_Exercise goal:_
Set down only the lines running from the one with "The build123d and Blender code for this object" to the one with "return [(colour, 0, outline)]", both lines included, exactly as they stand, please.
##### Task material #####
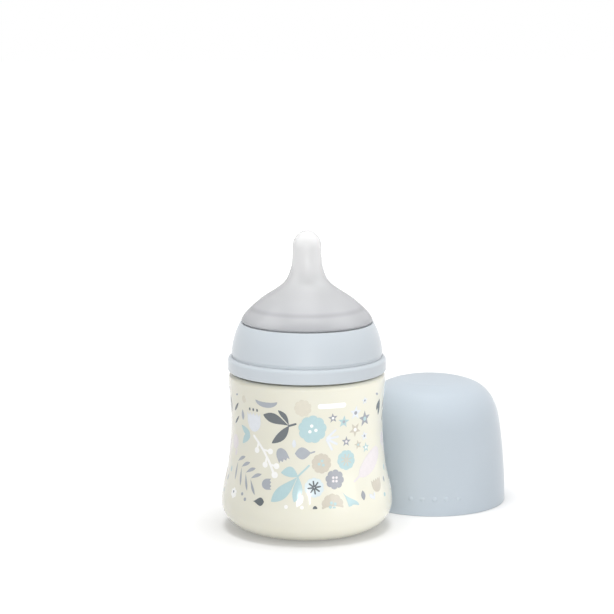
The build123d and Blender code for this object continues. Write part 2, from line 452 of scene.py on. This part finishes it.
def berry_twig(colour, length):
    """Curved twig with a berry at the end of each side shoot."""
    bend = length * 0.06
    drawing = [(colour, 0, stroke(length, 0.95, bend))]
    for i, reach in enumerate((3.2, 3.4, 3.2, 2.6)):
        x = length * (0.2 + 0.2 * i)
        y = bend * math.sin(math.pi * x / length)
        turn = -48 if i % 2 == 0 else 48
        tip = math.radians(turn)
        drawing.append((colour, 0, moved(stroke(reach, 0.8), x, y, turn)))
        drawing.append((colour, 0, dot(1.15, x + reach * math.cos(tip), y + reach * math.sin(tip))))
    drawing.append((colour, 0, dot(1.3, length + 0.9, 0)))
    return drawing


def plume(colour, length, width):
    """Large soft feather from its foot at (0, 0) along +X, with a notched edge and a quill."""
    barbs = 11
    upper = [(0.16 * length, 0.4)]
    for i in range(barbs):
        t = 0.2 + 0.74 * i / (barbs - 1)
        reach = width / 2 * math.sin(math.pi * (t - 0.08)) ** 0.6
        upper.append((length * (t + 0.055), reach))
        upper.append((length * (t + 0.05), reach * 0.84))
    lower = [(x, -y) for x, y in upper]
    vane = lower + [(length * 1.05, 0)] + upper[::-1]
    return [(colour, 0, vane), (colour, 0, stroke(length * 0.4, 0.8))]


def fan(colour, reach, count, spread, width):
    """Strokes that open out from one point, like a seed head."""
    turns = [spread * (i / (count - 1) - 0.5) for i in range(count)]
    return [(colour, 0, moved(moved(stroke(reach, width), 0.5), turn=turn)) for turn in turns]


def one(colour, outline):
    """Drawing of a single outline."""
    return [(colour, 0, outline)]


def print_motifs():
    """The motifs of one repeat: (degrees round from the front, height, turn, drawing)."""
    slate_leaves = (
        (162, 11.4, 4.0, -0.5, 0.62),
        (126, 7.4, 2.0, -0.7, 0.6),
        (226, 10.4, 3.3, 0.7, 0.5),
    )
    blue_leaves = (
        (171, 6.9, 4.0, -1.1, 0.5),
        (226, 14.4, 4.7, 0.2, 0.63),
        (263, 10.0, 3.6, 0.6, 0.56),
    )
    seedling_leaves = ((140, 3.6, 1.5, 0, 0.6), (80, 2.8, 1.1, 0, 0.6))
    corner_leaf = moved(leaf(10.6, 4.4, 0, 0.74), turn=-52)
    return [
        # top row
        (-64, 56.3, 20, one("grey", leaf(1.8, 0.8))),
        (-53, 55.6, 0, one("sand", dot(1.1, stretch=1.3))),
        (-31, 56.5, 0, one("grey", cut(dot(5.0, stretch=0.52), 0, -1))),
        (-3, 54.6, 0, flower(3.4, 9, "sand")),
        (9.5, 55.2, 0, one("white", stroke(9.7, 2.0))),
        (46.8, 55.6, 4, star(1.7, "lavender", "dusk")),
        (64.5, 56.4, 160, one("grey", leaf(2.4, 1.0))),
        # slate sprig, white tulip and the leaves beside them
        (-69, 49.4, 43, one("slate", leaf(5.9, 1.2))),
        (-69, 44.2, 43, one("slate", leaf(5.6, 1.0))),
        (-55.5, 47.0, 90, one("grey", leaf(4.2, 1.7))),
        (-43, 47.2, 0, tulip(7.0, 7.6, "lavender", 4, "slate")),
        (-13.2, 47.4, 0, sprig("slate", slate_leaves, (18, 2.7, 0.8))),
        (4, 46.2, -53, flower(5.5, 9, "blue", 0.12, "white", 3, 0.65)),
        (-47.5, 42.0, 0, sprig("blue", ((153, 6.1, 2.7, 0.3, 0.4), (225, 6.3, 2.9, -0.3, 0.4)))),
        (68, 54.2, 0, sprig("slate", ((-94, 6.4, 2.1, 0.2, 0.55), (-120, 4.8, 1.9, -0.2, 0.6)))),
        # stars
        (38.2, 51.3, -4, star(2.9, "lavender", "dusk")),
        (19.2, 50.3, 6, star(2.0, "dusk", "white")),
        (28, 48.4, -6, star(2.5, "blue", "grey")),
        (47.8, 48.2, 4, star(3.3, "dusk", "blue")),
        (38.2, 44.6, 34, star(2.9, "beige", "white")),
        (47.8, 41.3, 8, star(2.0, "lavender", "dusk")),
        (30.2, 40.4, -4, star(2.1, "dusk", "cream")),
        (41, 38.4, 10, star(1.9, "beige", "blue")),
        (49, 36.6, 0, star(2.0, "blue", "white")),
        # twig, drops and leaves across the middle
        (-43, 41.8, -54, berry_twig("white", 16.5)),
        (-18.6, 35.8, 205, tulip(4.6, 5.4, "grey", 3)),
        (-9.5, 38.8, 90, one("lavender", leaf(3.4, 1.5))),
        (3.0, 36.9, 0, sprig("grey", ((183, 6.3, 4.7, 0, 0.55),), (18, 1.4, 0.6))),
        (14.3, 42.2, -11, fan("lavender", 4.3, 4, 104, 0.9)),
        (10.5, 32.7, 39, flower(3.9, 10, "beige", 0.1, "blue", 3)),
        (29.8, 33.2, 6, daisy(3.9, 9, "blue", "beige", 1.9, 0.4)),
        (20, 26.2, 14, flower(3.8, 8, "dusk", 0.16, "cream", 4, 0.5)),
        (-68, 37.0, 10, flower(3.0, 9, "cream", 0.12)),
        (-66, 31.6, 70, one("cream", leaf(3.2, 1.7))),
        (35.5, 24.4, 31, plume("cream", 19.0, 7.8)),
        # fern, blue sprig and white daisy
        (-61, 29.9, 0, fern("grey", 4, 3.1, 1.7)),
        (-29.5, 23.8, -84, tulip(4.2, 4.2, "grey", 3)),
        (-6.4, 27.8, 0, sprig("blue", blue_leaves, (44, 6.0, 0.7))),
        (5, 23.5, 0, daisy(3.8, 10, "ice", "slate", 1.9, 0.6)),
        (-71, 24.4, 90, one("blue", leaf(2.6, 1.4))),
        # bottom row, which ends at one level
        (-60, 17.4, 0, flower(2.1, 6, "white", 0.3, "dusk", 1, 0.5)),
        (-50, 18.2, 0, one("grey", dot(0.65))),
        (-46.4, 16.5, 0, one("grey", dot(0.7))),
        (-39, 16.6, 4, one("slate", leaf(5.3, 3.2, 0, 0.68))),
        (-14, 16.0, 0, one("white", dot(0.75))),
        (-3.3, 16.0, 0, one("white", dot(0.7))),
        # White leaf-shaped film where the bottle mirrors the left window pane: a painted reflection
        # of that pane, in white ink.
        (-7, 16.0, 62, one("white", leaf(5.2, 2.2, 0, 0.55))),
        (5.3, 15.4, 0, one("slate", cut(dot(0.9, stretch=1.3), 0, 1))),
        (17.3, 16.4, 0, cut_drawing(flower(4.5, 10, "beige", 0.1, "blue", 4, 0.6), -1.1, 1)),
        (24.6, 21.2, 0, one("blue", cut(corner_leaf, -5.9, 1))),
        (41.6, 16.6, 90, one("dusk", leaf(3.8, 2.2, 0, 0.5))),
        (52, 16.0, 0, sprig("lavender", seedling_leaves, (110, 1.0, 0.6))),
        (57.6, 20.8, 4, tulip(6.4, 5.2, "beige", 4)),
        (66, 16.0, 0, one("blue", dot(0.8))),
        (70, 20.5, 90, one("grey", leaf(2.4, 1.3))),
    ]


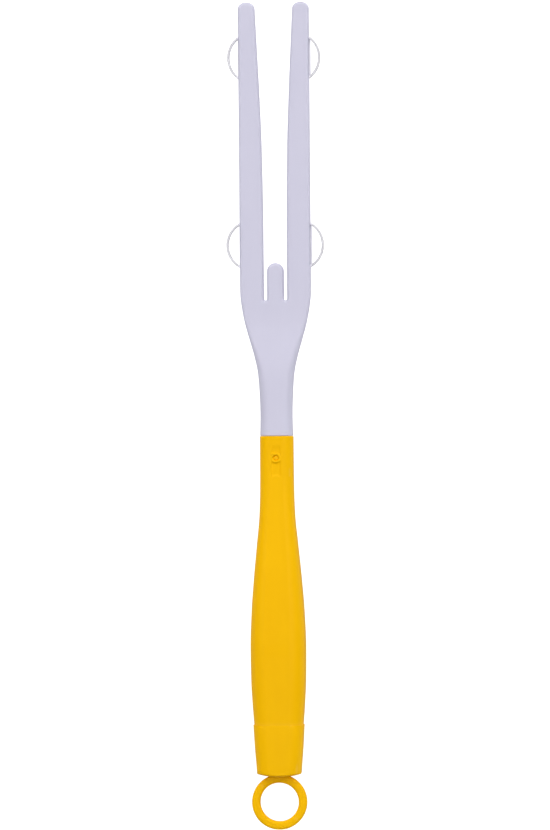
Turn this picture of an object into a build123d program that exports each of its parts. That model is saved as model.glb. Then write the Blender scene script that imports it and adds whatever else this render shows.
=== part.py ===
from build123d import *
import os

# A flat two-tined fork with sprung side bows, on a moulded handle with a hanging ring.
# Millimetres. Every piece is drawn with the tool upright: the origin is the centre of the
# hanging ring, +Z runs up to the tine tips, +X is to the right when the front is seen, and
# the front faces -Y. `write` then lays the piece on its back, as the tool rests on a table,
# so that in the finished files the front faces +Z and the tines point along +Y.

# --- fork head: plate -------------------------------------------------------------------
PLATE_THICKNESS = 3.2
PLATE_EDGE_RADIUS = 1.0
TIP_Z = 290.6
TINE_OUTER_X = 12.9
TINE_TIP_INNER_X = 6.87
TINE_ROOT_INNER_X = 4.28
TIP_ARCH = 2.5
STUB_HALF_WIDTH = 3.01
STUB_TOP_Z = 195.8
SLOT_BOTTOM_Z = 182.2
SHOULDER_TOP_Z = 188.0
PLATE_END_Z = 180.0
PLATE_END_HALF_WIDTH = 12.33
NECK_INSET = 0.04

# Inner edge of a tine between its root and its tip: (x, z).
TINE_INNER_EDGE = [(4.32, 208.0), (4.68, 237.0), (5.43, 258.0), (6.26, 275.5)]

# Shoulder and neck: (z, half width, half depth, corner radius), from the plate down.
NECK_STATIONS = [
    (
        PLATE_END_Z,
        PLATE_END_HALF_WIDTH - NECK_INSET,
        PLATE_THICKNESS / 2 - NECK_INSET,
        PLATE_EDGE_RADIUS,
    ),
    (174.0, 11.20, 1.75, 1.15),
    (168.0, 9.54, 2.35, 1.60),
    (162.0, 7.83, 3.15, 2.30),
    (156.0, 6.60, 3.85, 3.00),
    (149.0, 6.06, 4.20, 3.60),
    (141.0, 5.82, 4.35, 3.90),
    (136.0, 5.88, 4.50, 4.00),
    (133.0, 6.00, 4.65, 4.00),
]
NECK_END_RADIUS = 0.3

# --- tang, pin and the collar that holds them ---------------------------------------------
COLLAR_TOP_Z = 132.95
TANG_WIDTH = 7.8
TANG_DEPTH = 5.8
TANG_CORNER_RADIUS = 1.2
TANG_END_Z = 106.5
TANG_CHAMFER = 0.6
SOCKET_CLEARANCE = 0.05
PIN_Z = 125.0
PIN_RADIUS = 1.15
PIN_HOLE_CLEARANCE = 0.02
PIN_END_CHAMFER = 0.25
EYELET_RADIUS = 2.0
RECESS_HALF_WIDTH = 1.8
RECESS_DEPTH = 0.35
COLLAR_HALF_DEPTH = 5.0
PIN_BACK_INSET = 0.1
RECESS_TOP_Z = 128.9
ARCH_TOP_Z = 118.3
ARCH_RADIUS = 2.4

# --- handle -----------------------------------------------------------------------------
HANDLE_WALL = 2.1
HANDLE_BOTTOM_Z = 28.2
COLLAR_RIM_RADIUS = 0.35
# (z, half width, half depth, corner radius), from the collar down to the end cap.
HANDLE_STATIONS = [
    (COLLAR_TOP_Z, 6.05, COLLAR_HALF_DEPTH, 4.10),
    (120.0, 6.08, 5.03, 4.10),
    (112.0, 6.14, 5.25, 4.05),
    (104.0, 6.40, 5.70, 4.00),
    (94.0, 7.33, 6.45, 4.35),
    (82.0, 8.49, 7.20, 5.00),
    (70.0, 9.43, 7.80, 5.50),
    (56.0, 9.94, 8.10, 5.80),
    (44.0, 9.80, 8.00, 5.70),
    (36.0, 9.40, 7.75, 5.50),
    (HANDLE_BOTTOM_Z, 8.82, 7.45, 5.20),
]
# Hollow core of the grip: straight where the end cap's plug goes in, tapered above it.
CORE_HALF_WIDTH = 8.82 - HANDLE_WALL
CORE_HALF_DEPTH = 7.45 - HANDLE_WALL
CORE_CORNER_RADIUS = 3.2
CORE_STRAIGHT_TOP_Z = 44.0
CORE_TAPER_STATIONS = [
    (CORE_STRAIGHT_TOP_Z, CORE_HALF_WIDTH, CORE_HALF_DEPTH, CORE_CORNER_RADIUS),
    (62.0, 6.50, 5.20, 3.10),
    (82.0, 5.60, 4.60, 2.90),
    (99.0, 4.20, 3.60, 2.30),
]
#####
##### Task material #####
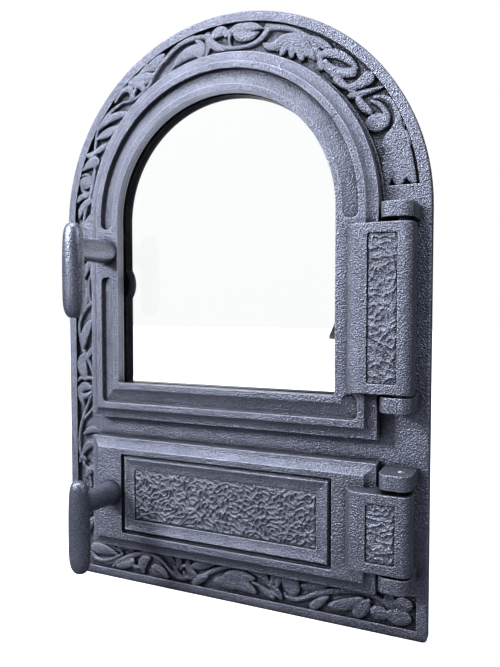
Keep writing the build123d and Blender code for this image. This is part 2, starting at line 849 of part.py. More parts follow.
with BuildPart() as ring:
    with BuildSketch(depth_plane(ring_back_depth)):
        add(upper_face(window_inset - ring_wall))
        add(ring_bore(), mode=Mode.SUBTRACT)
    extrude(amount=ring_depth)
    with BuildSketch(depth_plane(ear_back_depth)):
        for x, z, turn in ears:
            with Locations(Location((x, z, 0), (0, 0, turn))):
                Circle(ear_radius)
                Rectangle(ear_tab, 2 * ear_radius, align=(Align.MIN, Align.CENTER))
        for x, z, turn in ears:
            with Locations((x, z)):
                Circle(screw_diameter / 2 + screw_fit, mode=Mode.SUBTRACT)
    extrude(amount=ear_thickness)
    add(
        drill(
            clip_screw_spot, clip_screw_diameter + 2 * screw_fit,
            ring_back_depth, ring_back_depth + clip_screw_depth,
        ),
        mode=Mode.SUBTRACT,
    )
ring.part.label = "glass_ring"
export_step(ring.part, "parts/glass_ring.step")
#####
##### Task material #####
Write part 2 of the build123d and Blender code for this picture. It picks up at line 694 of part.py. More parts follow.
#####
_Result of this exercise:_
The build123d and Blender code for this object continues. Write part 2, from line 452 of scene.py on. This part finishes it.
def berry_twig(colour, length):
    """Curved twig with a berry at the end of each side shoot."""
    bend = length * 0.06
    drawing = [(colour, 0, stroke(length, 0.95, bend))]
    for i, reach in enumerate((3.2, 3.4, 3.2, 2.6)):
        x = length * (0.2 + 0.2 * i)
        y = bend * math.sin(math.pi * x / length)
        turn = -48 if i % 2 == 0 else 48
        tip = math.radians(turn)
        drawing.append((colour, 0, moved(stroke(reach, 0.8), x, y, turn)))
        drawing.append((colour, 0, dot(1.15, x + reach * math.cos(tip), y + reach * math.sin(tip))))
    drawing.append((colour, 0, dot(1.3, length + 0.9, 0)))
    return drawing


def plume(colour, length, width):
    """Large soft feather from its foot at (0, 0) along +X, with a notched edge and a quill."""
    barbs = 11
    upper = [(0.16 * length, 0.4)]
    for i in range(barbs):
        t = 0.2 + 0.74 * i / (barbs - 1)
        reach = width / 2 * math.sin(math.pi * (t - 0.08)) ** 0.6
        upper.append((length * (t + 0.055), reach))
        upper.append((length * (t + 0.05), reach * 0.84))
    lower = [(x, -y) for x, y in upper]
    vane = lower + [(length * 1.05, 0)] + upper[::-1]
    return [(colour, 0, vane), (colour, 0, stroke(length * 0.4, 0.8))]


def fan(colour, reach, count, spread, width):
    """Strokes that open out from one point, like a seed head."""
    turns = [spread * (i / (count - 1) - 0.5) for i in range(count)]
    return [(colour, 0, moved(moved(stroke(reach, width), 0.5), turn=turn)) for turn in turns]


def one(colour, outline):
    """Drawing of a single outline."""
    return [(colour, 0, outline)]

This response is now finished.